(Vienna, 05th August 2011) During the development of germ cells in humans, sperm and ova, chromosomes are often broken and then spliced back together. A team of researchers led by Franz Klein, Professor of Genetics at the Max F. Perutz Laboratories at the Medical University of Vienna, has now investigated this process using state-of-the-art technology able to reveal detail in the nanometre range. The surprising results from the mechanisms of meiosis have been published in the latest edition of the renowned specialist journal "Cell".
A little bit of background: there is no sexual reproduction without meiosis, since germ cells are only formed by this special form of cell division. In this process, a cell divides so that daughter cells are produced with single sets of chromosomes instead of the usual double set. If a sperm fuses with an egg cell during fertilisation, the result is an embryo. Its cells then have the double set of chromosomes. Every human cell contains 46 chromosomes, 23 of which come from the mother and 23 from the father. When germ cells are produced, this number is halved by a single daughter chromosome being formed from one maternal and one paternal chromosome, a process known as recombination.
“Meiosis is a puzzling process. It’s incredible that paternal and maternal chromosomes meet each other at all”, explained Klein from the Department of Chromosome Biology at the University of Vienna on Friday in a broadcast. Only the meeting of parental chromosomes guarantees that the resulting germ cells contain the right number of chromosomes. Klein and his team have investigated this tiny, DNA-breaking protein machine that triggers this recombination process. To help them do this, they drew up a high-resolution map of the chromosomes and marked the “landing places” of these proteins. “Thanks to ‘DNA microchip technology’, we are able to achieve a resolution in the nanometre range, giving us completely new perspectives", said the scientist.

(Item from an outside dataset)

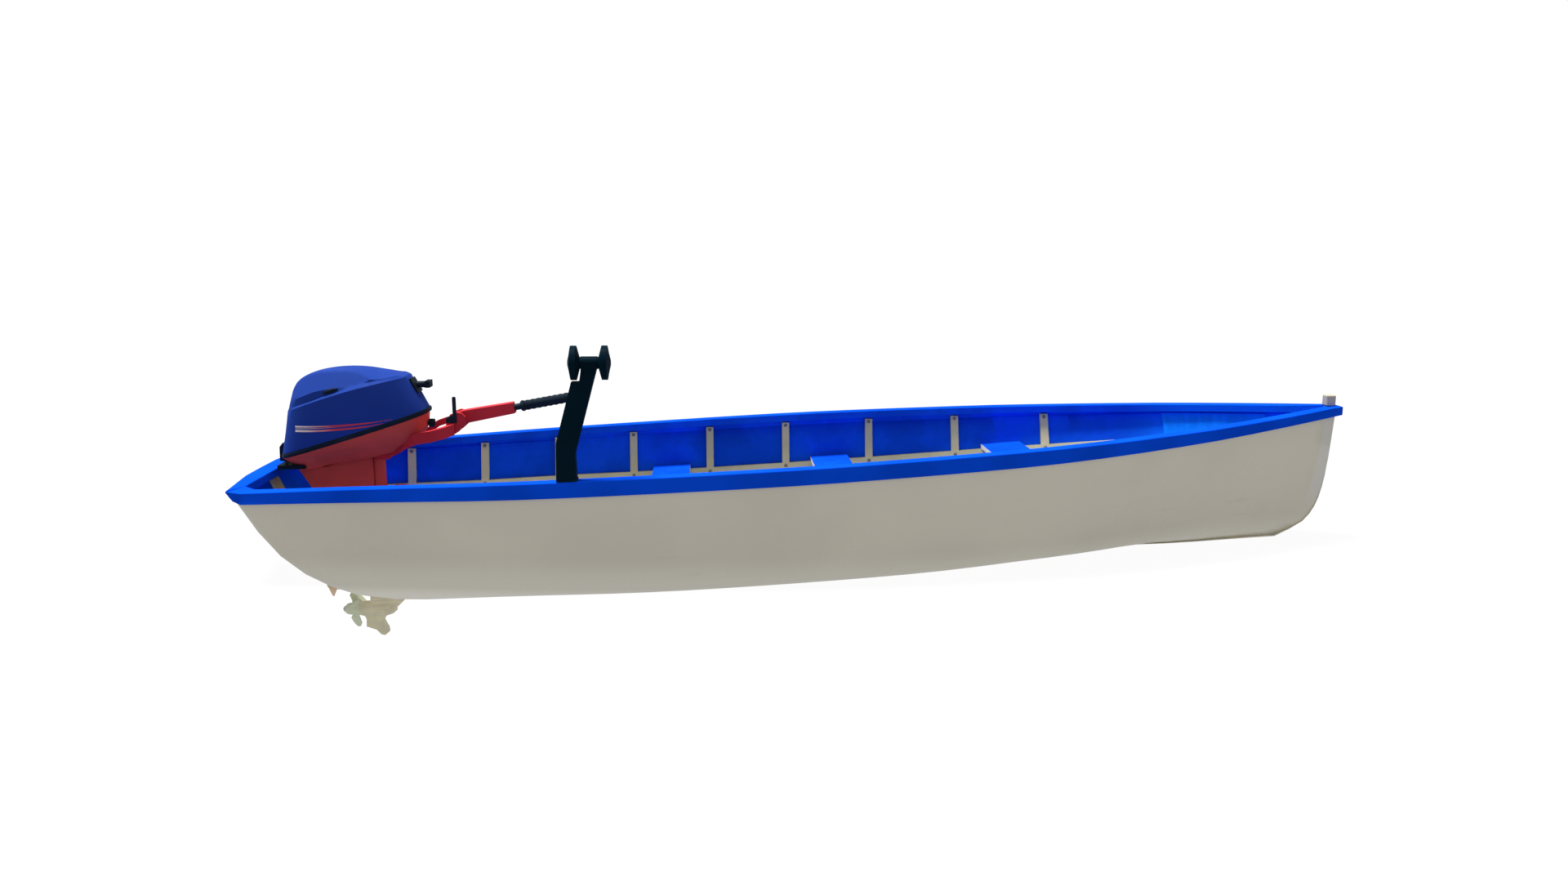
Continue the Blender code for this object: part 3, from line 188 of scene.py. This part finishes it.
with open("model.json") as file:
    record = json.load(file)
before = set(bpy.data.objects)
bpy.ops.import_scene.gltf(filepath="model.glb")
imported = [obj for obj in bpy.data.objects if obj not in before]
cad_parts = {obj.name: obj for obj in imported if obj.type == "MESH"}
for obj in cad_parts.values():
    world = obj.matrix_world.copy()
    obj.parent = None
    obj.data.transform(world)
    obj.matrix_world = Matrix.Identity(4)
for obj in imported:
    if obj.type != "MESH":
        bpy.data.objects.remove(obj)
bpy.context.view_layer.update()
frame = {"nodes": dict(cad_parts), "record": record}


class Look:
    """A material's node tree, with short calls for the nodes used here."""

    def __init__(self, name, roughness, metallic=0, shine=.15):
        self.mat = bpy.data.materials.new(name)
        self.mat.use_nodes = True
        self.tree = self.mat.node_tree
        self.shader = self.tree.nodes["Principled BSDF"]
        self.shader.inputs["Roughness"].default_value = roughness
        self.shader.inputs["Metallic"].default_value = metallic
        self.shader.inputs["Specular IOR Level"].default_value = shine
        self.place = self.tree.nodes.new("ShaderNodeTexCoord").outputs["Object"]

    def link(self, value, socket):
        """Join a node's output to a socket, or set a number or colour on it."""
        if isinstance(value, bpy.types.NodeSocket):
            self.tree.links.new(value, socket)
        elif isinstance(value, tuple) and len(value) == 3 and len(socket.default_value) == 4:
            socket.default_value = (*value, 1)
        else:
            socket.default_value = value

    def stretched(self, scale):
        node = self.tree.nodes.new("ShaderNodeMapping")
        self.tree.links.new(self.place, node.inputs["Vector"])
        node.inputs["Scale"].default_value = scale
        return node.outputs["Vector"]

    def noise(self, scale, detail, stretch=(1, 1, 1)):
        node = self.tree.nodes.new("ShaderNodeTexNoise")
        self.tree.links.new(self.stretched(stretch), node.inputs["Vector"])
        node.inputs["Scale"].default_value = scale
        node.inputs["Detail"].default_value = detail
        return node.outputs["Fac"]

    def cells(self, scale):
        node = self.tree.nodes.new("ShaderNodeTexVoronoi")
        self.tree.links.new(self.place, node.inputs["Vector"])
        node.inputs["Scale"].default_value = scale
        return node.outputs["Distance"]

    def spread(self, value, low, high, to_low=0, to_high=1):
        """Smooth step of a value from one range to another."""
        node = self.tree.nodes.new("ShaderNodeMapRange")
        node.interpolation_type = "SMOOTHSTEP"
        self.link(value, node.inputs["Value"])
        limits = {"From Min": low, "From Max": high, "To Min": to_low, "To Max": to_high}
        for name, number in limits.items():
            node.inputs[name].default_value = number
        return node.outputs["Result"]

    def math(self, kind, a, b=0):
        node = self.tree.nodes.new("ShaderNodeMath")
        node.operation = kind
        self.link(a, node.inputs[0])
        self.link(b, node.inputs[1])
        return node.outputs[0]

    def mix(self, share, a, b):
        node = self.tree.nodes.new("ShaderNodeMix")
        node.data_type = "RGBA"
        self.link(share, node.inputs["Factor"])
        self.link(a, node.inputs["A"])
        self.link(b, node.inputs["B"])
        return node.outputs["Result"]

    def axis(self, letter):
        node = self.tree.nodes.new("ShaderNodeSeparateXYZ")
        self.tree.links.new(self.place, node.inputs[0])
        return node.outputs[letter]

    def facing_up(self):
        node = self.tree.nodes.new("ShaderNodeNewGeometry")
        split = self.tree.nodes.new("ShaderNodeSeparateXYZ")
        self.tree.links.new(node.outputs["Normal"], split.inputs[0])
        return split.outputs["Z"]

    def edges(self, radius):
        """1 on sharp edges, from the difference between the rounded and the true normal."""
        soft = self.tree.nodes.new("ShaderNodeBevel")
        soft.inputs["Radius"].default_value = radius
        true = self.tree.nodes.new("ShaderNodeNewGeometry")
        dot = self.tree.nodes.new("ShaderNodeVectorMath")
        dot.operation = "DOT_PRODUCT"
        self.tree.links.new(soft.outputs["Normal"], dot.inputs[0])
        self.tree.links.new(true.outputs["Normal"], dot.inputs[1])
        return self.spread(dot.outputs["Value"], .97, .80)

    def colour(self, value):
        self.link(value, self.shader.inputs["Base Color"])

    def rough(self, value, low, high):
        self.link(self.spread(value, .3, .7, low, high), self.shader.inputs["Roughness"])

    def bump(self, value, height):
        node = self.tree.nodes.new("ShaderNodeBump")
        node.inputs["Distance"].default_value = height
        node.inputs["Strength"].default_value = 1
        self.link(value, node.inputs["Height"])
        self.tree.links.new(node.outputs["Normal"], self.shader.inputs["Normal"])


def scaled(colour, factor):
    """A colour made darker or lighter, up to white."""
    return tuple(min(c * factor, 1) for c in colour)


def painted(name, colour, roughness, wear=None, shine=.10, patch=3, orange_peel=.0002, grain=140):
    """Brushed or sprayed paint: soft patches, fine scratches and worn edges."""
    look = Look(name, roughness, shine=shine)
    patches = look.noise(patch, 5)
    shade = look.mix(look.spread(patches, .35, .65), scaled(colour, .86), scaled(colour, 1.06))
    if wear:
        chips = look.math("MULTIPLY", look.edges(.004), look.spread(look.noise(38, 6), .54, .66))
        shade = look.mix(chips, shade, wear)
    look.colour(shade)
    look.rough(look.noise(24, 5), roughness * .8, min(roughness * 1.25, 1))
    look.bump(look.noise(grain, 3), orange_peel)
    return look


def strap_paint():
    """Grey paint, darker where it faces up: painted shade."""
    look = painted("strap_paint", STRAP_GREY, .6, wear=STRAP_CHIPS, shine=.02,
                   orange_peel=.0006, grain=60)
    unshaded = look.shader.inputs["Base Color"].links[0].from_socket
    # painted shade: faces that look up are darkened
    painted_shade_up = look.spread(look.facing_up(), .25, .50)
    look.colour(look.mix(painted_shade_up, unshaded, scaled(STRAP_GREY, .48)))
    return look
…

The researchers have learned, for example, that the DNA-breaking complexes required for the recombination of chromosomes do not float around from chromosome to chromosome like other “protein machines”, but instead are anchored in the chromosomes themselves. This in turn ensures that breaks only occur at the right place. Once this is done, the mechanisms cease to function. Moreover, the results of the research also show that there needs to be very precise localisation of the proteins that separate the chromosomal substance during meiosis.